In short, we have not required the provisions to date. There has been a lot of discussion about them, but we have not used them, so there would be no change. There would be no change to or impact on the operation of the current act, which is a human-rights-based-approach act, and its general principles would continue.

We have dealt with a lot of the consequences of the pandemic under the current legislation, such as covering or shielding mental health officers. There have been quite a lot of circumstances in which the operation of the current act has been appropriate, so there would not be any change.

In our submission, the Law Society says that retaining the provisions when they were not required during the first wave could be seen as a cautionary response. At the start of my remarks, I said that, if you are balancing a cautionary response in being prepared with an infringement of the human rights of an individual, which can potentially happen under schedule 9, the balance ought to tip on the human rights side approach. Again, however, the information that is available to politicians is finely balanced. There have been arguments on both sides of the Law Society’s relevant committee for retaining and repealing. That does not make the job for the politicians any easier. However, I am here to represent the Law Society, and there has been a mix of views from various individuals about the best way to proceed.

Thank you. That was very helpful. Are you content, Alison?

Yes, thank you. I am content with those responses.

The Convener

That concludes our questions. However, I will go back to the panel members to check whether there is anything that we did not ask them about that they want to share or any further points that they want to raise in closing.

Professor Stavert

I do not think so. I think that we have covered everything. I listened to the earlier panellists, and I think that everything has been fairly well covered. There are some wider issues around moving people from hospitals into care homes and the legal basis for that, but I am not sure that this is the forum in which to deal with those issues on this occasion.

Professor McKay

As Jill Stavert said, we have some significant concerns not so much about the provisions that we have discussed but about other deprivations of liberty that might have happened without any kind of legal process, particularly in relation to moving people into care homes. We were quite struck by the fact that the Government is looking at removing some of the other emergency provisions around the adults with incapacity legislation and saying that they may not be needed because delayed discharges from hospitals into care homes have greatly reduced. That means that lots of people have moved from hospitals into care homes, and we have questions about whether that is lawful. That is in the same broad area as the deprivation of liberty, but we accept that that issue is slightly different from the schedule 9 issues, which have been quite well covered this morning.

Karen Kirk

I have had a chance to make the Law Society’s points, and I am grateful for that. The society’s further concerns are the same as those that Jill Stavert and Colin MacKay have raised about how, especially at the beginning of the pandemic, adults might have been moved to situations in which they experienced deprivation of liberty without appropriate consent. However, the society’s points about schedule 9 have been raised, and I thank the committee for that.

The Convener

I thank you all very much for taking part in the meeting. That was another very interesting and helpful session.
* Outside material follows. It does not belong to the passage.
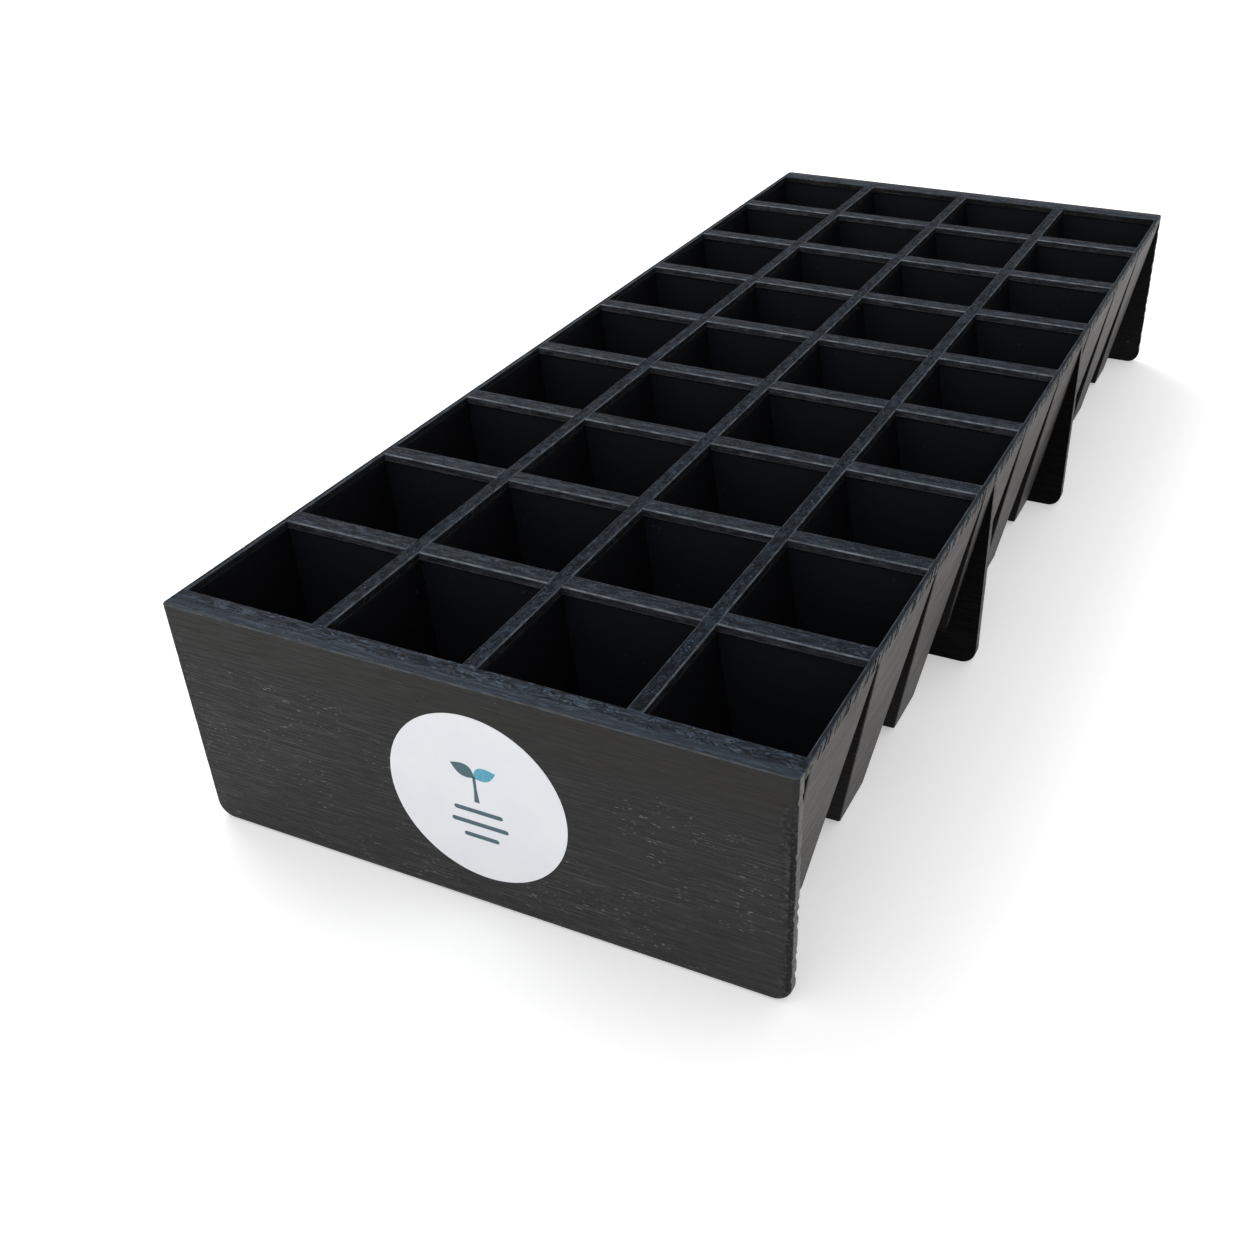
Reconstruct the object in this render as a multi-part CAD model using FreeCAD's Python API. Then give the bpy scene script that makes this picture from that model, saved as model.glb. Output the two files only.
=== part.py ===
import FreeCAD, Part
import math
import os
from FreeCAD import Vector

# Plug tray: a shallow open grid of ribs carries tapered square cell cups, and full-height
# plates across both ends and under the middle hold the tray off the ground.
# Frame: millimetres, +Z up, X across the tray, Y along it from front to back.
# The origin is at the middle of the footprint, on the ground.

# --- Overall layout ---
columns = 4
rows = 9
cell_pitch = 57.0          # both ways, between rib centre lines
tray_height = 88.5         # ground to the top of the grid

# --- Top grid ---
grid_depth = 3.0
long_rib_width = 5.5
cross_rib_width = 7.5
side_rail_width = 2.0
end_rail_overhang = 2.75   # end rail's outer face, out from the end pitch line
end_rail_inset = 3.5       # opening edge of an end cell, in from the end pitch line
opening_chamfer = 0.4
seam_chamfer = 0.3         # where an end plate meets its rail, and along the outer edges
saw_nick_spacing = 4.0     # slanting nicks down the outer faces of the side rails
saw_nick_width = 1.7
saw_nick_depth = 0.55
saw_nick_slant = 3.0       # how far a nick moves along the rail over the rail's depth

# --- Cell cups ---
cup_gap_across = 2.0       # clear air between neighbouring cups, at the top
cup_gap_along = 2.7
cup_wall = 1.2
cup_floor = 1.6
cup_edge_radius = 0.8
cup_foot_across = 18.5     # outside size at the bottom
cup_foot_along = 23.5
cup_ground_clearance = 2.0
rebate_width = 0.6         # step inside the rim, which leaves a shadow line under the grid
rebate_depth = 1.2
drain_radius = 4.5

# --- Upright plates ---
plate_thickness = 4.0
plate_foot_taper = 3.0     # each side edge leans in by this much at the ground
plate_foot_radius = 6.5
plate_corner_radius = 2.0  # outer upright edges of the end plates
middle_plate_rib = 3       # a middle plate stands past this cross rib, counted from its end
middle_setback_front = 16.5   # from that rib's centre line, towards the tray's middle
middle_setback_back = 12.0
seat_clearance = 0.15      # all round a cup where it sits in a middle plate
nick_radius = 4.0          # rough side edges of the end plates
nick_spacing = 6.3
left_nick_depth = 0.9
right_nick_depth = 0.3
nick_variation = 0.35      # share by which one nick is deeper or shallower than the usual one

# --- Round label ---
label_radius = 32.5
label_thickness = 0.25
label_across = 4.0         # centre, to the right of the tray's centre line
label_height = 45.0        # centre, above the ground

# --- Worked out from the sizes above ---
half_width = (columns * cell_pitch - cup_gap_across) / 2
half_inside = half_width - side_rail_width
half_grid = rows * cell_pitch / 2 + end_rail_overhang
half_inside_length = rows * cell_pitch / 2 - end_rail_inset
grid_bottom = tray_height - grid_depth
lap_height = tray_height - grid_depth / 2
cup_top_across = cell_pitch - cup_gap_across
cup_top_along = cell_pitch - cup_gap_along
cup_height = grid_bottom - cup_ground_clearance
reach = 1.0                # how far a cutting tool runs past what it cuts
margin = 0.01              # for telling edges apart by their place


def column_line(index):
    """X of the pitch line on the left of a column, counted from 0."""
    return (index - columns / 2) * cell_pitch


def row_line(index):
    """Y of the pitch line in front of a row, counted from 0."""
    return (index - rows / 2) * cell_pitch


def box(x0, x1, y0, y1, z0, z1):
    """Block between two corners."""
    return Part.makeBox(x1 - x0, y1 - y0, z1 - z0, Vector(x0, y0, z0))


def frustum(low, high, z_low, z_high):
    """Four-sided block between two level rectangles, each given as x0, x1, y0, y1."""
    def corners(rect, z):
        x0, x1, y0, y1 = rect
        return [Vector(x0, y0, z), Vector(x1, y0, z), Vector(x1, y1, z), Vector(x0, y1, z)]

    def face(points):
        return Part.Face(Part.makePolygon(points + [points[0]]))

    bottom = corners(low, z_low)
    top = corners(high, z_high)
    faces = [face(bottom[::-1]), face(top)]
    for index in range(4):
        following = (index + 1) % 4
        faces.append(face([bottom[index], bottom[following], top[following], top[index]]))
    return Part.makeSolid(Part.makeShell(faces))


def opening(column, row):
    """Clear rectangle of one cell in the grid, as x0, x1, y0, y1."""
    x0 = column_line(column) + long_rib_width / 2
    x1 = column_line(column + 1) - long_rib_width / 2
    y0 = row_line(row) + cross_rib_width / 2
    y1 = row_line(row + 1) - cross_rib_width / 2
    if column == 0:
        x0 = -half_inside
    if column == columns - 1:
        x1 = half_inside
    if row == 0:
        y0 = -half_inside_length
    if row == rows - 1:
        y1 = half_inside_length
    return x0, x1, y0, y1


def grown(rect, amount):
    """Rectangle made larger by the same amount on every side."""
    x0, x1, y0, y1 = rect
    return x0 - amount, x1 + amount, y0 - amount, y1 + amount


def ease_openings(bar, cells):
    """Break the bar's top edges round each of the cells it borders."""
    for column, row in cells:
        rect = opening(column, row)
        low = grown(rect, 0.0)
        high = grown(rect, opening_chamfer + reach)
        bar = bar.cut(frustum(low, high, tray_height - opening_chamfer, tray_height + reach))
    return bar


def ease_edges(shape, amount, chosen):
    """Break the edges whose midpoint the given test accepts."""
    edges = [edge for edge in shape.Edges if chosen(edge.CenterOfMass)]
    return shape.makeChamfer(amount, edges)


def long_rib(index):
    """Rib along the tray; each crossing takes away its lower half."""
    x = column_line(index)
    bar = box(x - long_rib_width / 2, x + long_rib_width / 2,
              -half_inside_length, half_inside_length, grid_bottom, tray_height)
    for crossing in range(1, rows):
        y = row_line(crossing)
        bar = bar.cut(box(x - long_rib_width, x + long_rib_width,
                          y - cross_rib_width / 2, y + cross_rib_width / 2,
                          grid_bottom - reach, lap_height))
    return ease_openings(bar, [(c, r) for c in (index - 1, index) for r in range(rows)])


def cross_rib(index):
    """Rib across the tray; each crossing takes away its upper half."""
    y = row_line(index)
    bar = box(-half_inside, half_inside, y - cross_rib_width / 2, y + cross_rib_width / 2,
              grid_bottom, tray_height)
    for crossing in range(1, columns):
        x = column_line(crossing)
        bar = bar.cut(box(x - long_rib_width / 2, x + long_rib_width / 2,
                          y - cross_rib_width, y + cross_rib_width,
                          lap_height, tray_height + reach))
    return ease_openings(bar, [(c, r) for c in range(columns) for r in (index - 1, index)])


def saw_nicks(side):
    """Wedges that cut the nicks down a side rail's outer face, unevenly spaced and deep."""
    outer = side * half_width
    rise = grid_depth + 2 * reach
    drift = saw_nick_slant * rise / grid_depth
    wedges = []
    for index in range(int((2 * half_inside_length - drift) / saw_nick_spacing)):
        y = -half_inside_length + (index + 0.5 + 0.25 * math.sin(index * 2.9)) * saw_nick_spacing
        tip = outer - side * saw_nick_depth * (0.7 + 0.3 * math.sin(index * 1.3))
        wide = outer + side * reach
        spread = saw_nick_width / 2 * (reach + saw_nick_depth) / saw_nick_depth
        corners = [Vector(wide, y - spread, grid_bottom - reach),
                   Vector(wide, y + spread, grid_bottom - reach),
                   Vector(tip, y, grid_bottom - reach)]
        wedge = Part.Face(Part.makePolygon(corners + [corners[0]]))
        wedges.append(wedge.extrude(Vector(0, drift, rise)))
    return wedges


def side_rail(side):
    """Thin rail down one side of the grid; side is -1 for left and 1 for right."""
    inner = side * half_inside
    outer = side * half_width
    bar = box(min(inner, outer), max(inner, outer),
              -half_inside_length, half_inside_length, grid_bottom, tray_height)
    bar = ease_edges(bar, seam_chamfer, lambda at: at.z > tray_height - margin
                     and abs(at.x - outer) < margin)
    bar = bar.cut(saw_nicks(side))
    column = 0 if side < 0 else columns - 1
    return ease_openings(bar, [(column, r) for r in range(rows)])


def end_rail(end):
    """Wider rail across one end of the grid; end is -1 for front and 1 for back."""
    inner = end * half_inside_length
    outer = end * half_grid
    bar = box(-half_width, half_width, min(inner, outer), max(inner, outer),
              grid_bottom, tray_height)
    bar = ease_edges(bar, seam_chamfer, lambda at: at.z > tray_height - margin
                     and (abs(at.y - outer) < margin or abs(at.x) > half_width - margin))
    row = 0 if end < 0 else rows - 1
    return ease_openings(bar, [(c, row) for c in range(columns)])


def cup_outside(height):
    """Outside size of a cup, across and along, at a height above the ground."""
    share = (height - cup_ground_clearance) / cup_height
    across = cup_foot_across + (cup_top_across - cup_foot_across) * share
    along = cup_foot_along + (cup_top_along - cup_foot_along) * share
    return across, along


def cup_section(column, row, height, inset):
    """Level rectangle through a cup at a height, drawn in from its outside."""
    across, along = cup_outside(height)
    x = column_line(column + 0.5)
    y = row_line(row + 0.5)
    return grown((x - across / 2, x + across / 2, y - along / 2, y + along / 2), -inset)


def cup_block(column, row, inset, z_low, z_high):
    """Solid block with a cup's taper, drawn in from its outside."""
    return frustum(cup_section(column, row, z_low, inset),
                   cup_section(column, row, z_high, inset), z_low, z_high)


def cup(column, row):
    """Tapered square cup with a stepped rim and a drain hole in its floor."""
    inside_bottom = cup_ground_clearance + cup_floor
    body = cup_block(column, row, 0.0, cup_ground_clearance, grid_bottom)
    slanted = [edge for edge in body.Edges if edge.BoundBox.ZLength > cup_height / 2]
    body = body.makeFillet(cup_edge_radius, slanted)
    body = body.cut(cup_block(column, row, cup_wall, inside_bottom, grid_bottom + reach))
    rebate_inset = cup_wall - rebate_width
    rebate = cup_block(column, row, rebate_inset, grid_bottom - rebate_depth, grid_bottom + reach)
    body = body.cut(rebate)
    centre = Vector(column_line(column + 0.5), row_line(row + 0.5), cup_ground_clearance - reach)
    return body.cut(Part.makeCylinder(drain_radius, cup_floor + 2 * reach, centre))


def plate_blank(y0, y1, top):
    """Upright plate with leaning side edges and round foot corners."""
    lean = plate_foot_taper / tray_height
    top_half = half_width - lean * (tray_height - top)
    foot_half = half_width - plate_foot_taper
    outline = [Vector(-foot_half, y0, 0), Vector(foot_half, y0, 0),
               Vector(top_half, y0, top), Vector(-top_half, y0, top)]
    blank = Part.Face(Part.makePolygon(outline + [outline[0]])).extrude(Vector(0, y1 - y0, 0))
    feet = [edge for edge in blank.Edges
            if max(vertex.Z for vertex in edge.Vertexes) < reach
            and abs(edge.Vertexes[0].X - edge.Vertexes[1].X) < reach]
    return blank.makeFillet(plate_foot_radius, feet)


def side_edge(height):
    """Half-width of a plate at a height above the ground."""
    return half_width - plate_foot_taper * (1 - height / tray_height)


def end_plate(end):
    """Plate across one end, flush with the top of the grid, with rough side edges."""
    inner = end * half_grid
    outer = end * (half_grid + plate_thickness)
    plate = plate_blank(min(inner, outer), max(inner, outer), tray_height)
    uprights = [edge for edge in plate.Edges
                if abs(edge.BoundBox.ZLength - (tray_height - plate_foot_radius)) < 2 * reach
                and abs(edge.CenterOfMass.y - outer) < reach]
    plate = plate.makeFillet(plate_corner_radius, uprights)
    plate = ease_edges(plate, seam_chamfer, lambda at: at.z > tray_height - margin)
    count = int((grid_bottom - plate_foot_radius) / nick_spacing)
    for side, usual_depth in ((-1, left_nick_depth), (1, right_nick_depth)):
        for index in range(count):
            height = plate_foot_radius + (index + 0.5 + 0.3 * math.sin(index * 2.3)) * nick_spacing
            depth = usual_depth * (1 + nick_variation * math.sin(index * 1.7 + side))
            x = side * (side_edge(height) + nick_radius - depth)
            start = Vector(x, min(inner, outer) - reach, height)
            length = plate_thickness + 2 * reach
            plate = plate.cut(Part.makeCylinder(nick_radius, length, start, Vector(0, 1, 0)))
    return plate


def middle_plate(side, setback):
    """Plate under the tray, notched to let one row of cups down through it."""
    centre = side * (row_line(rows - middle_plate_rib) - setback)
    y0 = centre - plate_thickness / 2
    y1 = centre + plate_thickness / 2
    plate = plate_blank(y0, y1, grid_bottom)
    row = int(math.floor(centre / cell_pitch + rows / 2))
    for column in range(columns):
        low = cup_section(column, row, cup_ground_clearance, -seat_clearance)
        high = cup_section(column, row, grid_bottom + reach, -seat_clearance)
        drop = seat_clearance
        plate = plate.cut(frustum(low, high, cup_ground_clearance - drop, grid_bottom + reach))
    return plate


def round_label():
    """Thin disc stuck on the outside of the front plate."""
    centre = Vector(label_across, -half_grid - plate_thickness, label_height)
    return Part.makeCylinder(label_radius, label_thickness, centre, Vector(0, -1, 0))


def export(shape, name):
    """Write one piece to its own file."""
    shape.exportStep(f"parts/{name}.step")


def main():
    """Build every piece of the tray."""
    os.makedirs("parts", exist_ok=True)
    export(end_plate(-1), "front_plate")
    export(end_plate(1), "back_plate")
    export(middle_plate(-1, middle_setback_front), "middle_plate_front")
    export(middle_plate(1, middle_setback_back), "middle_plate_back")
    export(end_rail(-1), "front_rail")
    export(end_rail(1), "back_rail")
    export(side_rail(-1), "left_rail")
    export(side_rail(1), "right_rail")
    for index in range(1, columns):
        export(long_rib(index), f"long_rib_{index}")
    for index in range(1, rows):
        export(cross_rib(index), f"cross_rib_{index}")
    for row in range(rows):
        for column in range(columns):
            export(cup(column, row), f"cup_row{row + 1}_column{column + 1}")
    export(round_label(), "round_label")


main()
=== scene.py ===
"""Plug tray: finishes, printed label, floor, light and camera, built round its fixed frame."""

import logging
import math
from dataclasses import dataclass, field
from enum import Enum

import bmesh
import bpy
from mathutils import Matrix, Vector


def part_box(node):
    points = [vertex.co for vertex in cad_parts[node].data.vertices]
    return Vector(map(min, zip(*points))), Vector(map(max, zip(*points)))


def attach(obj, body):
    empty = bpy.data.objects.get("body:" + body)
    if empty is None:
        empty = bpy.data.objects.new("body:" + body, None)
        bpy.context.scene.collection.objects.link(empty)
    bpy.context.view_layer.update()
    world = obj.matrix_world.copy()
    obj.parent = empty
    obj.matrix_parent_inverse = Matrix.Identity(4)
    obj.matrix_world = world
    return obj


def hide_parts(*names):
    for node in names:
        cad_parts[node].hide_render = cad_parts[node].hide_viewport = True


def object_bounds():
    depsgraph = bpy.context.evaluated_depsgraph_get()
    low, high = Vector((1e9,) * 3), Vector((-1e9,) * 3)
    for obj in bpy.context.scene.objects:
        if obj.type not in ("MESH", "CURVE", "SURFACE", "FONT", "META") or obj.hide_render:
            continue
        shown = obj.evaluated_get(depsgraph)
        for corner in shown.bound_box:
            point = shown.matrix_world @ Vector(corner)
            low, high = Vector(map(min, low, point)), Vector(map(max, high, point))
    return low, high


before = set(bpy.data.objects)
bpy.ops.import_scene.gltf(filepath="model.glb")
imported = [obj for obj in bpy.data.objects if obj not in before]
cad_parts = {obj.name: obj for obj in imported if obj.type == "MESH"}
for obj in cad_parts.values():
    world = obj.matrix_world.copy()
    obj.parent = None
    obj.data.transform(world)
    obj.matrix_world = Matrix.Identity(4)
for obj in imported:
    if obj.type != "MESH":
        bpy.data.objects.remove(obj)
CAD_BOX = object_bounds()

LOG = logging.getLogger("plug_tray")
MM = 0.001
BODY = "root"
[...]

That concludes the public part of the meeting. The next meeting of the committee is scheduled to take place next week—we expect it to be on Thursday 3 September. We will take evidence in the race equality, employment and skills inquiry. In the meantime, any follow-up scrutiny issues will be dealt with through correspondence, which will be published on our website.

As previously agreed, we will now move into private session.

10:55 Meeting continued in private until 11:17.